Hace algún tiempo, Sufjan Stevens decidió mudarse para vivir en el campo. Compró un tractor, se desconectó de Internet y guardó sus guitarras y banjos en un almacén. Para entretenerse, trasteaba con una caja de ritmos y diferentes sintetizadores analógicos de sonido vintage. Así, poco a poco y sin darse cuenta, comenzó a componer el que ha terminado siendo su nuevo disco, cinco años después de “Carrie & Lowell”, su última obra formada enteramente a su nombre.

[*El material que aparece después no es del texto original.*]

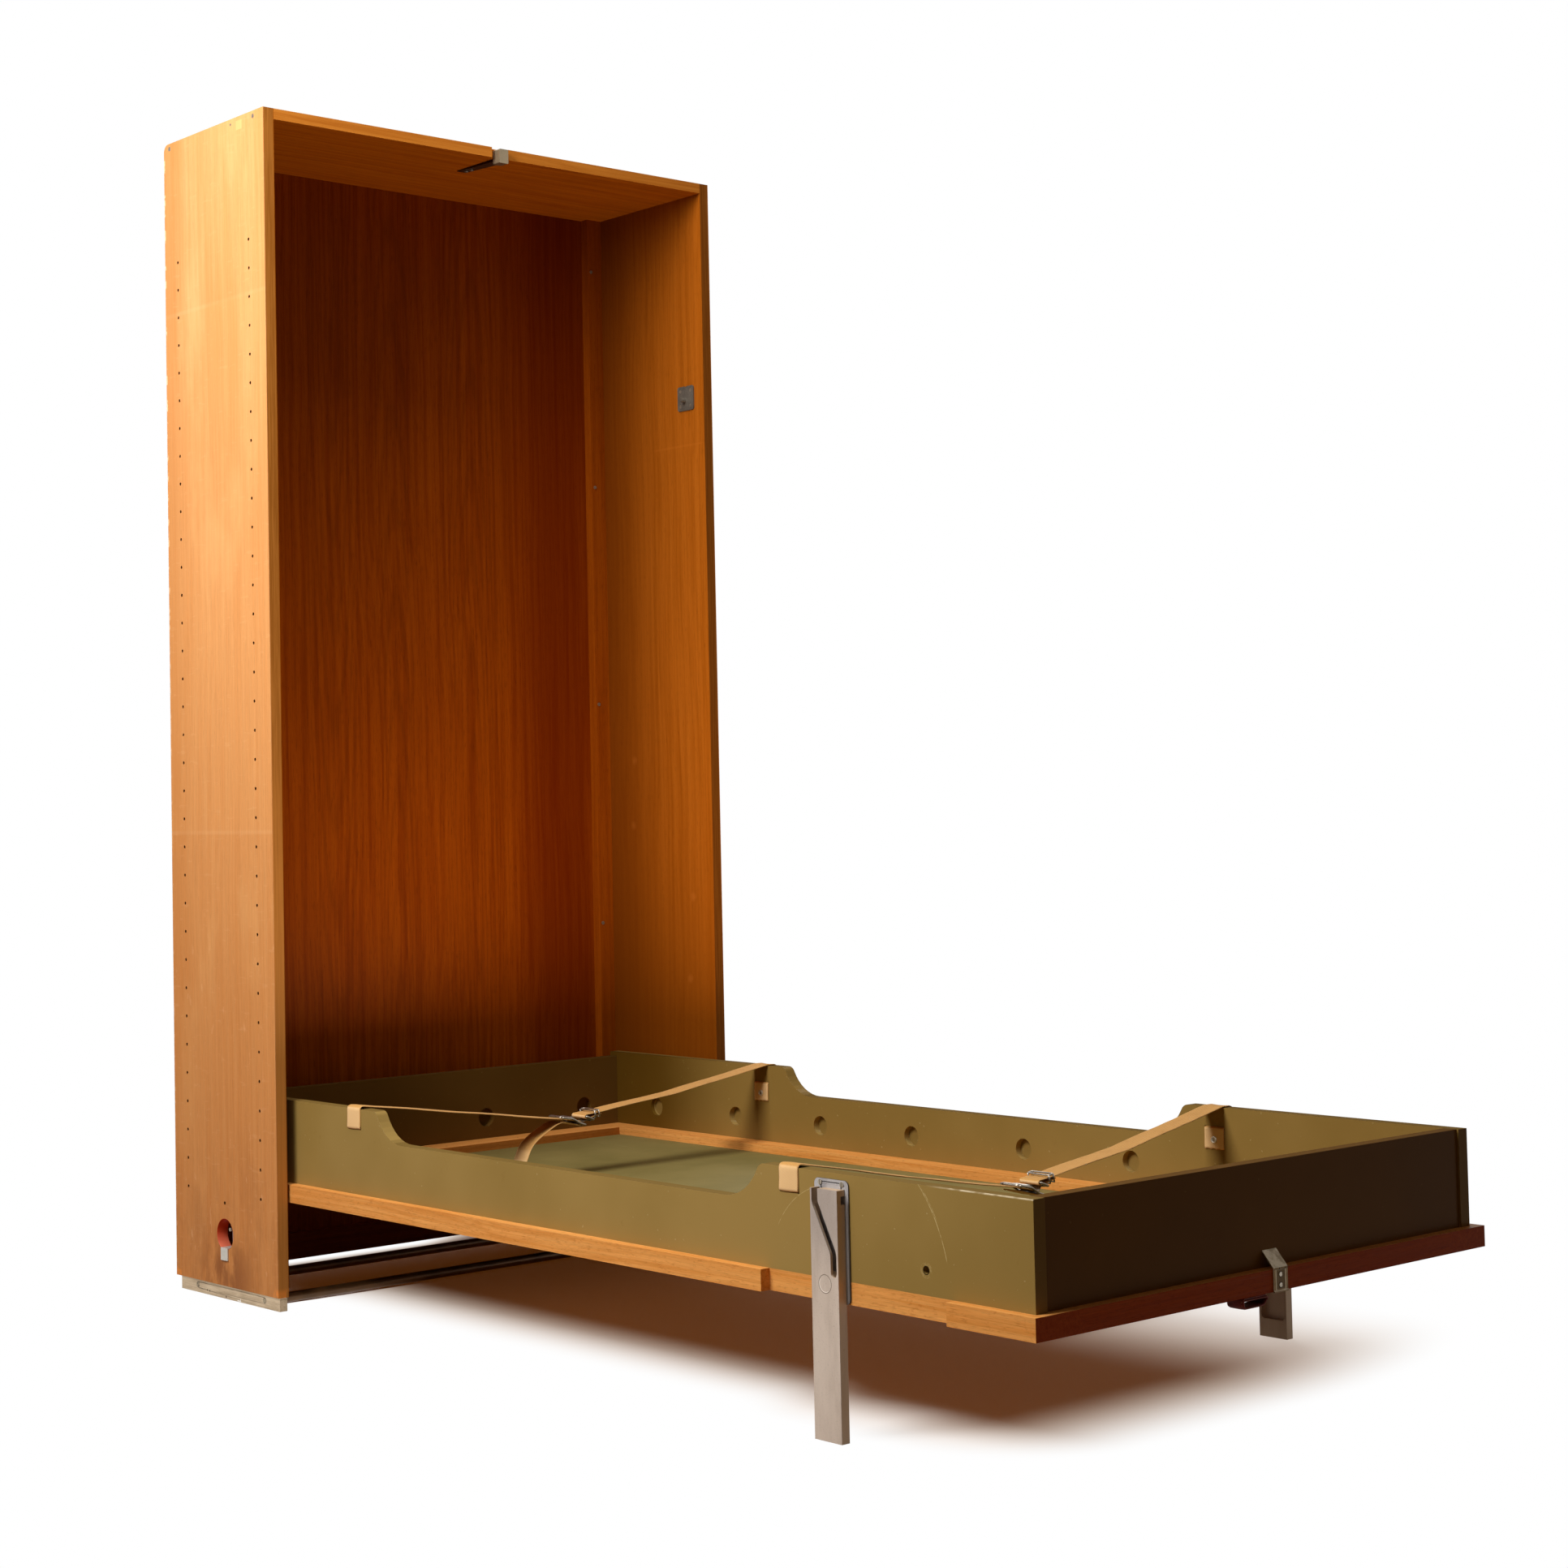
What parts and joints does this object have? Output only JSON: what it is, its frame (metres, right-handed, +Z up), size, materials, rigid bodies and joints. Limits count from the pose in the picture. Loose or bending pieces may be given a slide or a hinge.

En todo este tiempo entre un trabajo y otro no ha estado en absoluto parado. Ha editado trabajos junto a su padrastro Lowell Brams –“Aporia”, de este mismo año-, una banda sonora colaborativa para el proyecto “Planetarium”, música para la compañía New York City Ballet –“The Decalogue”, firmado a medias con el pianista Timo Andres–, etcétera. Estas diferentes grabaciones no nos permitían imaginar con precisión hacia dónde viraría lo nuevo de Stevens, y la sorpresa ha llegado en forma de álbum entregado a la electrónica como ya lo hiciera en “The Age Of Adz” (10), su primera incursión en los sonidos sintéticos. Ahora, tras una cima creativa eminentemente acústica e íntima como “Carrie & Lowell”, nos entrega otro disco enteramente dedicado a su zona personal más íntima, pero vestido con un traje muy distinto. Si en aquel indagaba en sus recuerdos de infancia y primera juventud con descarnada sinceridad, aquí nos habla de su intimidad espiritual, de su visión del mundo y de los terrores que nos acechan desde una perspectiva marcada por una cristiandad acosada por las dudas y el dolor. Nos ofrece así un tapiz denso y poblado de ideas y confesiones.
El recorrido por “The Ascension” está repleto de vericuetos y detalles que irán aflorando con las sucesivas escuchas, y no es un recorrido fácil. Sus ochenta minutos repartidos en un total de quince canciones lo convierten en una obra a la que resulta difícil enfrentarse de un tirón, y la densidad de varios de sus cortes lo hacen un disco que demanda de la entrega del oyente. Si en la primera parte encontramos motivos para no apartar nuestra atención (con la estupenda “Video Game” como mayor acierto), la parte central del álbum puede dejar exhaustos a aquellos que esperen un trabajo más accesible. Pero la paciencia da sus frutos, porque es al final cuando encontramos las mejores canciones: el trío compuesto por “Sugar”, “The Ascension” (la mejor de todo el repertorio y la que más se acerca al espíritu y la desnudez de “Carrie & Lowell”) y los más de doce minutos de la final “America”.
El nuevo disco de Sufjan Stevens le coloca en un nuevo estadio sonoro empapado de una electrónica que, en sus manos, suena cálida e íntima. Pero, pese a los innegables aciertos que contiene, el conjunto se ve aquejado de un exceso de confianza y de ideas a medio resolver. Le habría venido bien un poco de contención. En sus manos, menos siempre ha sido más.